Pâté de foie gras is considered an ultimate culinary delight, the king of pâtés. Along with its pedigree comes a hefty price tag. Foie gras is French for "fat liver," and this pâté is made from the livers of specially fattened geese or duck.
The practice of force-feeding geese to enlarge their livers dates back to at least 400 B.C. Egyptian hieroglyphics depict slaves force-feeding geese to enlarge the livers.
French chef Jean-Joseph Clause is credited with creating and popularizing pâté de foie gras in 1779. Chef Clause's culinary genius was rewarded a gift of twenty pistols by King Louis XVI, and he obtained a patent for the dish in 1784. He went on to begin his own business specializing in supplying pâté to the gentry. By 1827, Strasberg was known as the goose-liver capital of the world.

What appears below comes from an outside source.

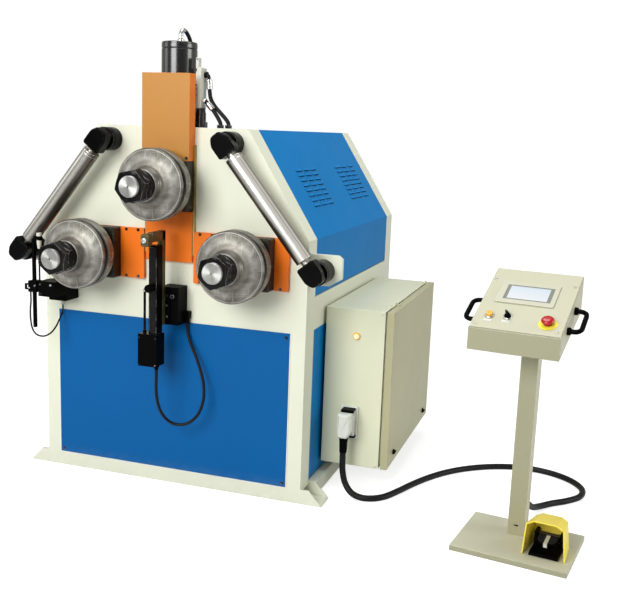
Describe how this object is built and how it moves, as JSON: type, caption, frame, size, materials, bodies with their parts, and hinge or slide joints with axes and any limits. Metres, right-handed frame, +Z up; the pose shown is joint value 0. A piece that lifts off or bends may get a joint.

French Law and Pâté de Foie Gras
French law requires at least eighty percent of pâté de foie gras must be the liver, but sadly the law is often circumvented. Mousse or purée de foie gras contains even less, 55 percent. Although other pâtés can be served warm or hot, the delicate texture of foie gras melts too easily, so pâté de foie gras is served chilled.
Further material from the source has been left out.